When students arrive in class to discuss privilege with one another, we start with a self check-in: what emotions am I feeling right now, and how is that going to impact my ability to listen? I use a chart with a list of common emotions arranged by intensity, and students reflect on how intensity of feeling might help or hinder your listening skills. I’m transparent when we do this activity: I know this may feel childish or unrelated to academics, but at the heart of academic discussion lies empathy. Our healthy emotional management supports our capacity for empathy, and our social skills support our capacity to build empathetic relationships. Students take this reflection seriously and bring the self-awareness into their conversations.

With all of these proactive steps, I’ve experienced an improvement in the depth of conversation, the risks students are willing to take when trying on a new perspective, and their ongoing growth as learners.

SEL is just like any other teaching strategy

None of these social/emotional learning strategies are complicated or groundbreaking. They don’t take a lot of prep work. They cost nothing. Social-emotional learning is an investment of time – but it doesn’t have to be that much time. It’s an investment of energy – but as with all new classroom strategies, after the first go-around it gets easier. It doesn’t need to take time away from content, but rather can enhance students’ ability to dive into content and skill.

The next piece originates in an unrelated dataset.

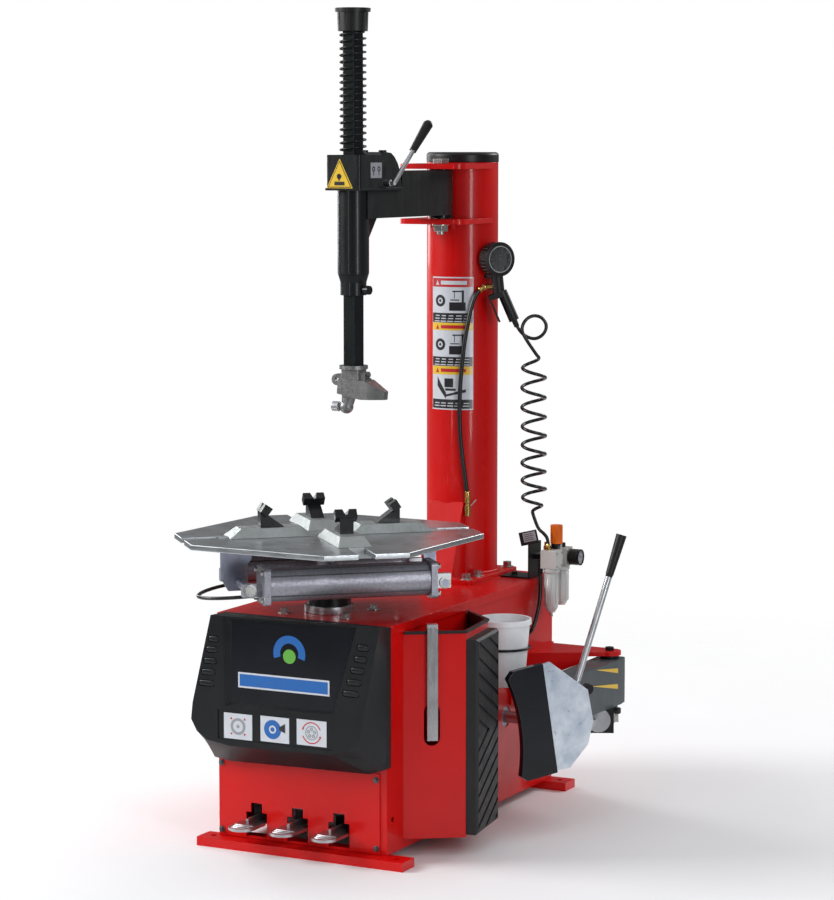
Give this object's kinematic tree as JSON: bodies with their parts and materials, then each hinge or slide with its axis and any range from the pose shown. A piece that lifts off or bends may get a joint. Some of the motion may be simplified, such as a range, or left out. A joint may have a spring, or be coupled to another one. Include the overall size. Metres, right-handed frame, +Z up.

So I see social-emotional learning more as holding a central value about how I see my students. We do this already in the classroom. If I understand my students to be emerging critical readers, I’ll make room for skill-building. If I understand my students to need practice with the writing process, I’ll build in opportunities to learn. When I understand my students as whole and emotional humans, practicing their self-regulation and social skills, of course I’m going to make time to attend to their needs. It can be that simple.